I am in my final year of undergraduate studies at UTSC, and there is only one professor who I confidently feel has impacted me on both an academic and personal level. In class, I was always captivated by her passionate lessons, all the while smiles would creep the corner of my mouth because of her humorous remarks about the books we were covering. Her use of quizzes, peer-reviews, evaluations, discussions, motivated me to sit front row in class and participate–but that could also be given credit to how she makes everyone in class comfortable and confident. After class, Professor Assif would inspire me to put even greater effort in the next assignment because of the encouraging comments she would leave on the margins of our papers.
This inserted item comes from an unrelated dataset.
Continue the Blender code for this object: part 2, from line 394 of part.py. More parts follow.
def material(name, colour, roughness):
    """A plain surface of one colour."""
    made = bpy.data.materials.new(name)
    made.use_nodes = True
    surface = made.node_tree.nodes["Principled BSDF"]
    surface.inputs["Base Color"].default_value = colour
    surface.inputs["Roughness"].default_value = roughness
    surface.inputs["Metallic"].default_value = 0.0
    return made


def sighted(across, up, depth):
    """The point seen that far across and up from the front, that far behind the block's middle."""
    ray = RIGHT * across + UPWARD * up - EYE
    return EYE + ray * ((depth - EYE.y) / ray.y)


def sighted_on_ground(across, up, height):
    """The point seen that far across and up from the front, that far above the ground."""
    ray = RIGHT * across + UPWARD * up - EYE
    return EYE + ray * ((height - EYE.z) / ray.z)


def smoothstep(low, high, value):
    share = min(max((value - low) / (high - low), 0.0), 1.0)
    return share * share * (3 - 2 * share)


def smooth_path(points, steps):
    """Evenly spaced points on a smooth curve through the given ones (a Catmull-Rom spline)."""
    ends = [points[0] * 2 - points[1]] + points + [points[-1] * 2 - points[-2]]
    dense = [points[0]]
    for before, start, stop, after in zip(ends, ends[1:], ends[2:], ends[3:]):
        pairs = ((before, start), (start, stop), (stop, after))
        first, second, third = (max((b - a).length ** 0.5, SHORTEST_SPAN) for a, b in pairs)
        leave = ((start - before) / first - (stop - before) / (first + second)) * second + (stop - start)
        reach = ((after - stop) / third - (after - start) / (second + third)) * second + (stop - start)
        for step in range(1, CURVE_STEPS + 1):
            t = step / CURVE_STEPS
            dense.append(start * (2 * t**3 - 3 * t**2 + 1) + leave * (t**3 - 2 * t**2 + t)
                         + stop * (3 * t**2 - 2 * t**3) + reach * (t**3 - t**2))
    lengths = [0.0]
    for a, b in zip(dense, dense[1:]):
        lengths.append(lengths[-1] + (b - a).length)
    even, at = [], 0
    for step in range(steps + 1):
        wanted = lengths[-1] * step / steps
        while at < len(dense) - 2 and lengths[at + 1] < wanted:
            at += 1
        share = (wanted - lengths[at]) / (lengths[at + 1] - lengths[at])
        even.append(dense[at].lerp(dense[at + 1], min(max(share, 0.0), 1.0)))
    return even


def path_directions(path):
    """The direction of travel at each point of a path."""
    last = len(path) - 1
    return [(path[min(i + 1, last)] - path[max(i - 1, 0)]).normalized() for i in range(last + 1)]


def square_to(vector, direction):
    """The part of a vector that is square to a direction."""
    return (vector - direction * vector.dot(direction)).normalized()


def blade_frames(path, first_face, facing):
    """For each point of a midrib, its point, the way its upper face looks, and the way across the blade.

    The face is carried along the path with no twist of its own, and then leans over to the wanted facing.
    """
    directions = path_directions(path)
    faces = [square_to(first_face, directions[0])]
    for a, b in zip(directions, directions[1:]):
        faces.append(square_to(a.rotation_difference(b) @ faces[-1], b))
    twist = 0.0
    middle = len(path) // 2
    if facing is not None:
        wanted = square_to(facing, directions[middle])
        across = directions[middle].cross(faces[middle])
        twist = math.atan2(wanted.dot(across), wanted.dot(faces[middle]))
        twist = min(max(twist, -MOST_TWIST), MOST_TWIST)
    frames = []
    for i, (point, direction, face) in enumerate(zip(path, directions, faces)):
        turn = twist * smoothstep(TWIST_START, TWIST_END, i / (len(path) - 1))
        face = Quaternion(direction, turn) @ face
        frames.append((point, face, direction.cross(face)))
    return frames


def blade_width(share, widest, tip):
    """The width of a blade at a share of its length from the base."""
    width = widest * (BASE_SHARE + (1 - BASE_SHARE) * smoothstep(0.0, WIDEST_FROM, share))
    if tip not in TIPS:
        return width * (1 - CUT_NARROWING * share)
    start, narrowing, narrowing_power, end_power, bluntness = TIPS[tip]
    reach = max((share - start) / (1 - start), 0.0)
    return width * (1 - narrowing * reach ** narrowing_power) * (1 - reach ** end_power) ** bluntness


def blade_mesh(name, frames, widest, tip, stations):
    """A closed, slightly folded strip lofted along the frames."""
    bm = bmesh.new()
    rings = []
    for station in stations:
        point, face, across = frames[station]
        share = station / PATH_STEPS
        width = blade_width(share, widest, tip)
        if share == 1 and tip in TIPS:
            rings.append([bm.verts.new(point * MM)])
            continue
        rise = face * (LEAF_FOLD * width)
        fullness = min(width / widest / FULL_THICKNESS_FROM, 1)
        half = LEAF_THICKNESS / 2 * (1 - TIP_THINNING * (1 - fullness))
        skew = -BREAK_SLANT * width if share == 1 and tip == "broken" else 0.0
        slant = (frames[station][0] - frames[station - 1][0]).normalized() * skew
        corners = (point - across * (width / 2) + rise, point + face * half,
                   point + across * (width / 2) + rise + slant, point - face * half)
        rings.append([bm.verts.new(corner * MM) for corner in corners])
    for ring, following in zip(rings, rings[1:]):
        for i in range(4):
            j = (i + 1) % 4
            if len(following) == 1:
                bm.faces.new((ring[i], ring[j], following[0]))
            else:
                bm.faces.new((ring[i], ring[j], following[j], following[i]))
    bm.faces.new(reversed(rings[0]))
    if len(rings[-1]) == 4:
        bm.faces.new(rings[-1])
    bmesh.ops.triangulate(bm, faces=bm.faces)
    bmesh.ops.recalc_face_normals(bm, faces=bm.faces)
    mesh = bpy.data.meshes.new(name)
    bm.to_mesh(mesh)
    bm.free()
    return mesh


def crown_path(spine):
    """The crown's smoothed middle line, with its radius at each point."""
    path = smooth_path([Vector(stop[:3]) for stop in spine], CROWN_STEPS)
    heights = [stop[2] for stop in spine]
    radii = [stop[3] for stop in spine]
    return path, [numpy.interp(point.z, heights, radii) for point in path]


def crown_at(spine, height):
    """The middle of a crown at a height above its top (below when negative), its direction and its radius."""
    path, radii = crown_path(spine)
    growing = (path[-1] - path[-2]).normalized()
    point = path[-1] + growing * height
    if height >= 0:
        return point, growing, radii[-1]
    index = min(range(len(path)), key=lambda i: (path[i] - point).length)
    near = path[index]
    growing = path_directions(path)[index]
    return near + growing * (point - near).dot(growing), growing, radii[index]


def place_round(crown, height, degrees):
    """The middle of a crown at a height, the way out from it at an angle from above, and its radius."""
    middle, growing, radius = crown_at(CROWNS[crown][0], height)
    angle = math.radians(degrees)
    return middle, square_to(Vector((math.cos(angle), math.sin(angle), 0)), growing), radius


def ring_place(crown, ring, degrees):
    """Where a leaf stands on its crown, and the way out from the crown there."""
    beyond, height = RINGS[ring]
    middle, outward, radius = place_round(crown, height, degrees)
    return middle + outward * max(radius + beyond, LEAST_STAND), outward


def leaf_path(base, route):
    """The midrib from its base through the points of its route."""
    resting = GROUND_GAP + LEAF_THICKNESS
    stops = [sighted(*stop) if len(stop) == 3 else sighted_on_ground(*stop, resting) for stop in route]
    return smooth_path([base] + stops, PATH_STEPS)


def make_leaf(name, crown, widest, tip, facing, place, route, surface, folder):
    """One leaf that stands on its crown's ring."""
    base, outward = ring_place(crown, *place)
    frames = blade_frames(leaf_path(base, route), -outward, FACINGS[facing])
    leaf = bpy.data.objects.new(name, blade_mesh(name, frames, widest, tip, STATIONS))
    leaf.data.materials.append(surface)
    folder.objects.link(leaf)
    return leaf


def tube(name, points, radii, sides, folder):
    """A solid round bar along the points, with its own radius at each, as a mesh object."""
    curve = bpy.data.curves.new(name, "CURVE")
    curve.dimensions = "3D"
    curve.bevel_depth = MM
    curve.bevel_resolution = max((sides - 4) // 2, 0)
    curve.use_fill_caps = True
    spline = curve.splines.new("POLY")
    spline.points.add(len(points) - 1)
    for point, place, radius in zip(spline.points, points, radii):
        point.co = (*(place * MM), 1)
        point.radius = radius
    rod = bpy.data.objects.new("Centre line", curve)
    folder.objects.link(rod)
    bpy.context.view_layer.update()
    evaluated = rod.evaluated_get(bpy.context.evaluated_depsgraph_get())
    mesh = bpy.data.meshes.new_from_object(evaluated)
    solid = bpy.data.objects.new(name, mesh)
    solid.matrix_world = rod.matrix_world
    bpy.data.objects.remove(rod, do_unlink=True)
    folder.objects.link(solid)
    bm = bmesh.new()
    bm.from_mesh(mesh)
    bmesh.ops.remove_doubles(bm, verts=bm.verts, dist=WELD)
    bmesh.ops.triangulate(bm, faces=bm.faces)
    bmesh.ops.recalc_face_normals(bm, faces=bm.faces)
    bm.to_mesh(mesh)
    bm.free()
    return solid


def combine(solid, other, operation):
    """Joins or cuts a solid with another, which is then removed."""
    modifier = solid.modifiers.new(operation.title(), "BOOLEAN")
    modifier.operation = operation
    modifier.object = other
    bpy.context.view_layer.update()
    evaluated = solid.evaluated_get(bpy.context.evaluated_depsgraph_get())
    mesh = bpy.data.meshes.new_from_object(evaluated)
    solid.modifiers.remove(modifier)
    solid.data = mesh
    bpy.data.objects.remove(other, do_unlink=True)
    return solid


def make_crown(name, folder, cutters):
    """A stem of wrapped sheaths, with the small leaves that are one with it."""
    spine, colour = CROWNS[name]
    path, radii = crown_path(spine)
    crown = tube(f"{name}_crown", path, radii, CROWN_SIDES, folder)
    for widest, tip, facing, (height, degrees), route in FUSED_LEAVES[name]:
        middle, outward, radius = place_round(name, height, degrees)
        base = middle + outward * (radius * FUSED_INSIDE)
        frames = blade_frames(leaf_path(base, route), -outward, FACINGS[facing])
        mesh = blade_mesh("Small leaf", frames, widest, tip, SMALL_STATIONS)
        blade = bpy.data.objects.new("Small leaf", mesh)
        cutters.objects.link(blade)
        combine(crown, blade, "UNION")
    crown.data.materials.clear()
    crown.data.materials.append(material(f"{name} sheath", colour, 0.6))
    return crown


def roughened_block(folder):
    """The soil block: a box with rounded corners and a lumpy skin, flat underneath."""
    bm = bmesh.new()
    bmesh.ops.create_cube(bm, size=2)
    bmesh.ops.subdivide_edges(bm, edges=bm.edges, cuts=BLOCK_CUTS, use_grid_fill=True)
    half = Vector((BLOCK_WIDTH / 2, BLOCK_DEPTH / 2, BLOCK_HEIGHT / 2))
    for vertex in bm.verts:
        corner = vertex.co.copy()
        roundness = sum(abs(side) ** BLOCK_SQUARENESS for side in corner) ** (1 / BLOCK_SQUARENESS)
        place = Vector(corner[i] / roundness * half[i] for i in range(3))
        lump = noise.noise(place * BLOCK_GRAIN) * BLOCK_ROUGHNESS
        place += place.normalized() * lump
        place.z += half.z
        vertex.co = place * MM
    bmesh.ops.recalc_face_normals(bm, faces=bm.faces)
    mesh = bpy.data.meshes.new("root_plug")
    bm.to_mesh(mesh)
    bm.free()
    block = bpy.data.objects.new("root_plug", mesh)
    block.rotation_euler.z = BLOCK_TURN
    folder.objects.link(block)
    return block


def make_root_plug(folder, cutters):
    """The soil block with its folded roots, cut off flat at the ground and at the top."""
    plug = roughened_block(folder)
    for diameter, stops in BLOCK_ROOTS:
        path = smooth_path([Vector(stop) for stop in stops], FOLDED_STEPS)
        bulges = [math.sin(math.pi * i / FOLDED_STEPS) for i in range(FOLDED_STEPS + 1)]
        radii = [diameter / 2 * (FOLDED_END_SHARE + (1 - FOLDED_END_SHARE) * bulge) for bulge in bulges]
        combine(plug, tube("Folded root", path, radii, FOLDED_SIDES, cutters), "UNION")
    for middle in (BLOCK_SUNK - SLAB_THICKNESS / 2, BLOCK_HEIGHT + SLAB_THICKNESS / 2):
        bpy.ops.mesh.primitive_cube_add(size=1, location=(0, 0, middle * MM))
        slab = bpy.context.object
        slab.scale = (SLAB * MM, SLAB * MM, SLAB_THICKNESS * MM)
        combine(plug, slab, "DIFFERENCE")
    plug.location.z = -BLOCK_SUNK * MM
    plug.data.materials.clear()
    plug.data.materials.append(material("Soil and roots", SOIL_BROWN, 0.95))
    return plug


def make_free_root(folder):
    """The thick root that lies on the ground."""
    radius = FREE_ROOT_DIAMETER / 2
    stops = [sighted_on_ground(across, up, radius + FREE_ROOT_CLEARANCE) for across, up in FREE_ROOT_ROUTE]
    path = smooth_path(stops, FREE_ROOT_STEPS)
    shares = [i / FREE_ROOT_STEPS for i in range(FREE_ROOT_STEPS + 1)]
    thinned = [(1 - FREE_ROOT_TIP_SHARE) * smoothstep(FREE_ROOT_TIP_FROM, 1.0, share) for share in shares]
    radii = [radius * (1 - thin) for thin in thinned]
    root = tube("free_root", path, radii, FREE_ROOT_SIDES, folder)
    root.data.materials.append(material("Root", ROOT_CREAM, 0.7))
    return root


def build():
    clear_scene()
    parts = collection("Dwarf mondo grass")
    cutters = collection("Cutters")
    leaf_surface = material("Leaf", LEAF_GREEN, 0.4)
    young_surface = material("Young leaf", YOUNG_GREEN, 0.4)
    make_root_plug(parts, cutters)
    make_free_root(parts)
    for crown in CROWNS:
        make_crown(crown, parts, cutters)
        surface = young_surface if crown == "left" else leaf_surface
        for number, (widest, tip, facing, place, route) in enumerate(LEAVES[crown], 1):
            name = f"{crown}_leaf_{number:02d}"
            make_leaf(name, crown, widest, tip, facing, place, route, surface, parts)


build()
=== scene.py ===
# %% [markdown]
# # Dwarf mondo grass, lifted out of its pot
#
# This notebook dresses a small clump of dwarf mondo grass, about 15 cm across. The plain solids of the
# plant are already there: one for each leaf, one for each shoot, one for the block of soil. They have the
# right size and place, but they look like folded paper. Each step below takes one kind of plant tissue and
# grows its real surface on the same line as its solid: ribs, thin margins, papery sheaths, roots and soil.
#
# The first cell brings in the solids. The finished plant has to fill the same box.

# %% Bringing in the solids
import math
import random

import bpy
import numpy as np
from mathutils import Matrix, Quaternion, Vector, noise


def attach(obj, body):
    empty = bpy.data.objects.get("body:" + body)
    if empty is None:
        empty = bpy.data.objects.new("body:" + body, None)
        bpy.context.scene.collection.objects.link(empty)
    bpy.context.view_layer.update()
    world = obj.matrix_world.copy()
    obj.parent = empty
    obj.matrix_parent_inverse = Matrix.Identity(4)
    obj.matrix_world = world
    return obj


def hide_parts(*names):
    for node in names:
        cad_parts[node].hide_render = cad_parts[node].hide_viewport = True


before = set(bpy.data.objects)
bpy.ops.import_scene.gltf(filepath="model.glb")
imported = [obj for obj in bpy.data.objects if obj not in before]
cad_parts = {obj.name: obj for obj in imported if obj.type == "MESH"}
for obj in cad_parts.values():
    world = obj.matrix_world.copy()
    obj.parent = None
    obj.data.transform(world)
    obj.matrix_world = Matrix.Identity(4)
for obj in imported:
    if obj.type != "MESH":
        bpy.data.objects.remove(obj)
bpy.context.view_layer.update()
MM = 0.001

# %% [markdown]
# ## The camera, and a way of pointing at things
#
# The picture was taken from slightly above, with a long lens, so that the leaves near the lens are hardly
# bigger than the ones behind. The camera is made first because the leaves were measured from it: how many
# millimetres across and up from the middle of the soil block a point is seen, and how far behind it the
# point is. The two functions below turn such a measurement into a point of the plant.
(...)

Outside of class, she was only one UTmail away; her office was always open with ears that were willing to listen to her students concerns. Despite entering University as a science student, Professor Assif has made me fall so deeply in love with English literature that I had a lot of trouble contemplating whether I should pursue English or Science; that too, is something she has helped me decide outside the classroom. She fills the classroom with warmth and I can vouch for essentially every student that has ever taken class a with her that, she makes every student feel like they are her favourite. It felt as if, unlike many other professors who do not always make the effort to learn our names, Professor Assif even attempts to learn her our individual strengths and weaknesses to best tailor her teaching styles to benefit her students. With all honesty, I took so many English courses that I could have completed a specialist degree; still, only three out of those many English classes have really made feel like my critical thinking, writing, research, and teamwork skills have improved; all three classes which Professor Assif has taught. Althou`gh I have taken biology, chemistry, anthropology, geography, media studies, environmental courses, this student, who is graduating with an Honours degree in Bachelors of Science, is still going to nominate an English professor for this annual Professor of the Year award. I truly believe Professor Assif is deserving of this recognition.